In The Dark Half Review

Film Still
  • In The Dark Half film still


If you go down to the woods today, you're in for a lame surprise... This microbudget rural thriller looks the business, but its story makes little sense.

Alastair Siddons' micro-budgeted supernatural chiller places an intriguing set-up on the table, as harried teenager, Emily (Jessica Barden), scuttles out of her dingy terrace in the Bristol suburbs and out onto the nearby meadows where she locates a dead rabbit, picks it up, then buries it in the muddy floor of a concrete shelter.

She's clearly got some issues: maybe it has something to do with the eerie desolation of her local community? Or perhaps it's related to the weirdo poacher who lives next door with his young son? Or maybe it's her maddening mother who seems to spend all her days smashing the house to pieces with an ultra-clumsy brand of DIY?

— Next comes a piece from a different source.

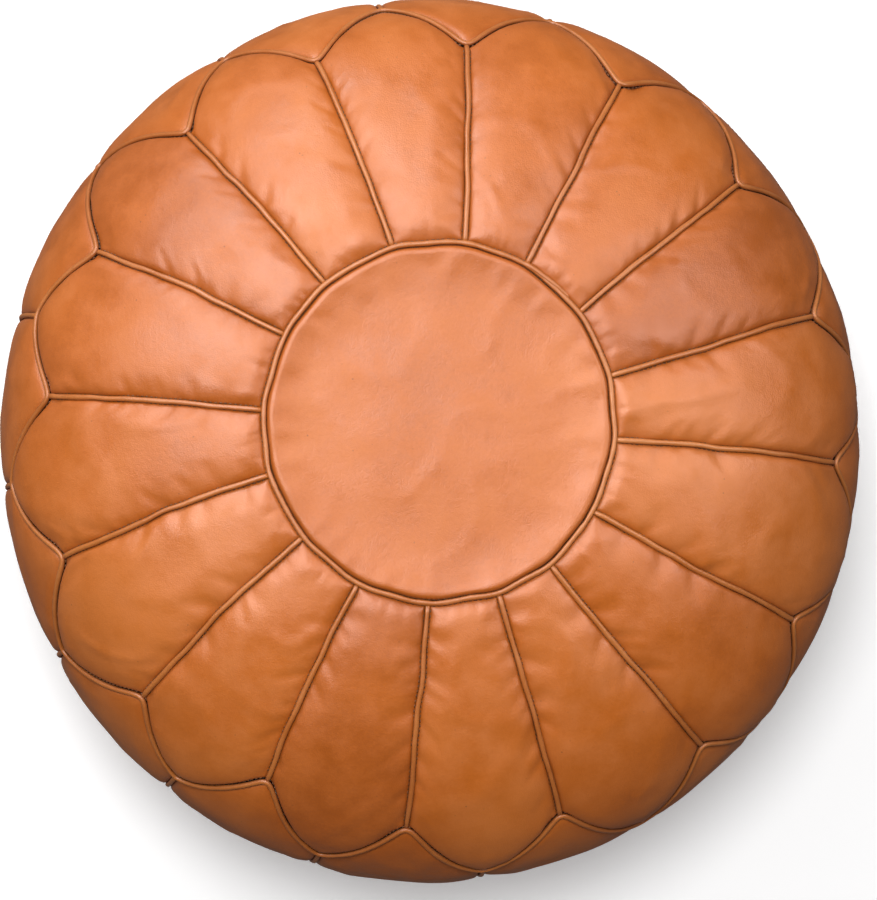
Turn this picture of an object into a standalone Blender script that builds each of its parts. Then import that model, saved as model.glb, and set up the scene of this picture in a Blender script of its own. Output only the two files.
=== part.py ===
"""A round leather pouf: a stuffed floor seat sewn from hand-cut panels, with a zip under the base.

Lengths are metres and +Z is up. The origin is on the floor under the middle of the seat.
Two numbers place a point on the cover. "Round" counts panels anticlockwise from the first
seam, and "level" runs from 0 at the top centre, through 1 at the widest line, to 2 at the
seam between the sides and the base.
"""
import math

import bmesh
import bpy
from mathutils import Matrix, Vector

# The stuffed cover: a slightly oval drum with a domed top.
HALF_WIDTH_X = 0.2712
HALF_WIDTH_Y = 0.2787
HEIGHT = 0.33
WIDEST_HEIGHT = 0.165
TOP_ROUNDNESS = 2.5
LOWER_ROUNDNESS = 2.7
MEAN_HALF_WIDTH = (HALF_WIDTH_X + HALF_WIDTH_Y) / 2

# Rings, as shares of the half width.
DISC_SPREAD = 0.385
VALLEY_SPREAD = 0.882
TIP_LEVEL = 0.85
SCALLOP_SWELL = 0.35
BASE_SPREAD = 0.66
FLAT_SPREAD = 0.60
BASE_SEAM_HEIGHT = 0.0045
DISC_SHIFT = Vector((-0.004, 0.003))

# Seams between the panels. Each was cut by hand and strays a little, in degrees.
PANELS = 16
PITCH = math.tau / PANELS
FIRST_SEAM = math.radians(-5)
INNER_STRAY = (1, -0.5, 0, 0.5, -1, -0.5, 1, -1.5, 0, -2.5, -3, -2.5, -1, 0.5, -2, -1.5)
OUTER_STRAY = (1, -0.5, -1, -0.5, 1, 1.5, 1, 0.5, 0, 0.5, 1, 0.5, 0, 0.5, 1, 0.5)
# How far each seam's outer end strays outwards, in millimetres.
REACH_STRAY = (8, 4, -1, -2, -6, -5, -2, -3, 1, 3, 1, -7, -2, 1, 9, 8)
# How far each scallop's tip strays down the cover, in hundredths of a level.
TIP_STRAY = (10, 6, 2, -2, -5, -2, 2, -8, -1, 0, -4, -3, -1, 7, 11, 11)

# Leather
LEATHER = 0.002
GROOVE = 0.0022
GAP = 0.0002
LEVEL_LENGTH = 0.3
DISC_RINGS = ((1.0, GROOVE), (0.75, 0.0), (0.4, 0.0))
PETAL_COLUMNS = 4
PETAL_ROWS = 7
SHOULDER_ROWS = 3
SIDE_ROWS = (0.2, 0.4, 0.6, 0.8)
WELT_RADIUS = 0.002
WELT_SIDES = 6
WELT_PROUD = 0.0005
WELT_CLEARANCE = 0.0003
WELT_STEPS = 2
JOIN_HALF_WIDTH = 0.002
NEARBY = 0.01

# Filling
STUFFING_DEPTH = 0.0090
STUFFING_COLUMNS = 32
STUFFING_FLOOR = 0.0026
STUFFING_FLAT_SPREAD = 0.57
STUFFING_LEVELS = (0.15, 0.3, 0.45, 0.6, 0.72, 0.84, 0.93, 1.0, 1.2, 1.4, 1.6, 1.8, 2.0)

# Base, with a fold on each side of the zip that holds it off the floor.
BASE_EDGE = 0.0024
BASE_END_HALF_WIDTH = 0.002
BASE_ROW_SHARES = (0.1, 0.3, 0.55, 0.8)
FOLD_HEIGHT = 0.008
FOLD_FOOT = 0.024
FOLD_TOP = 0.014
FOLD_END = 0.172
FOLD_FULL_END = 0.150
MOUTH_HALF_WIDTH = 0.008
MOUTH_END = 0.146
MOUTH_CLOSED = 0.154
GROOVE_HALF_WIDTH = 0.026
GROOVE_HEIGHT = 0.0148

# Zip: two rows of teeth on woven tapes, one slider and its pull.
TOOTH_PITCH = 0.0046
TOOTH_WIDTH = 0.0019
TOOTH_REACH = 0.0012
TOOTH_ROOT = 0.0016
TOOTH_BACK = 0.0034
TEETH_LOW = 0.0090
TEETH_HIGH = 0.0124
TEETH_PER_SIDE = 53
TEETH_START = -0.125
TAPE_INNER = 0.0037
TAPE_OUTER = 0.020
TAPE_LOW = 0.0103
TAPE_HIGH = 0.0111
TAPE_HALF_LENGTH = 0.145
SLIDER_Y = 0.117
SLIDER_HALF_LENGTH = 0.007
SLIDER_HALF_WIDTH = 0.0062
SLIDER_LOW = 0.0072
SLIDER_HIGH = 0.0142
PLATE = 0.0012
LIP_INNER = 0.0046
LIP_HEIGHT = 0.0015
POST_HALF_WIDTH = 0.0011
POST_START = 0.0037
BRIDGE_HALF_LENGTH = 0.004
BRIDGE_HALF_WIDTH = 0.0015
BRIDGE_LOW = 0.0032
BRIDGE_BAR = 0.0012
PIN_HEIGHT = 0.0058
PIN_RADIUS = 0.0008
PULL_LENGTH = 0.026
PULL_HALF_WIDTH = 0.004
PULL_ARM_INNER = 0.0019
PULL_HEAD = 0.0055
PULL_THICKNESS = 0.0014
PULL_TILT = math.radians(9.6)
PULL_END_STEPS = 6
PIN_SIDES = 12

# Edges that turn more than this are shown sharp.
SHARP_ANGLE = math.radians(40)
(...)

Siddons employs a smokey, washed-out palette to photograph his actors, and pictorially, the film has much to admire even while it's an aesthetic that feels more cosily suitable to the material than it does original or exciting. Yet, where the film falters is with regard to its story, or lack thereof.

Coming across like a confused homage to Don't Look Now, Siddons flashes up imagery that invites us to form wild narrative connection, though with each passing minute his film becomes more arduous to consume.

Without giving too much away, there's an event early on in the film that puts Emily's neighbour, Filthy (Tony Curran), into potential trouble, though because the element of doubt remains (planted, again, but the fractured, suggestive editing) you're never placed into a position where you want to actively invest in the drama.

At barely 80 minutes, there's so much dallying and dancing on the spot that precious little makes sense, leaving a final big reveal (which is not too difficult to guess) to dampen proceedings even further.

Yes, props to Siddons and his crew for creating a lot with a little, but with films like Kill List already out there, there's really no excuse for a story this militantly undramatic.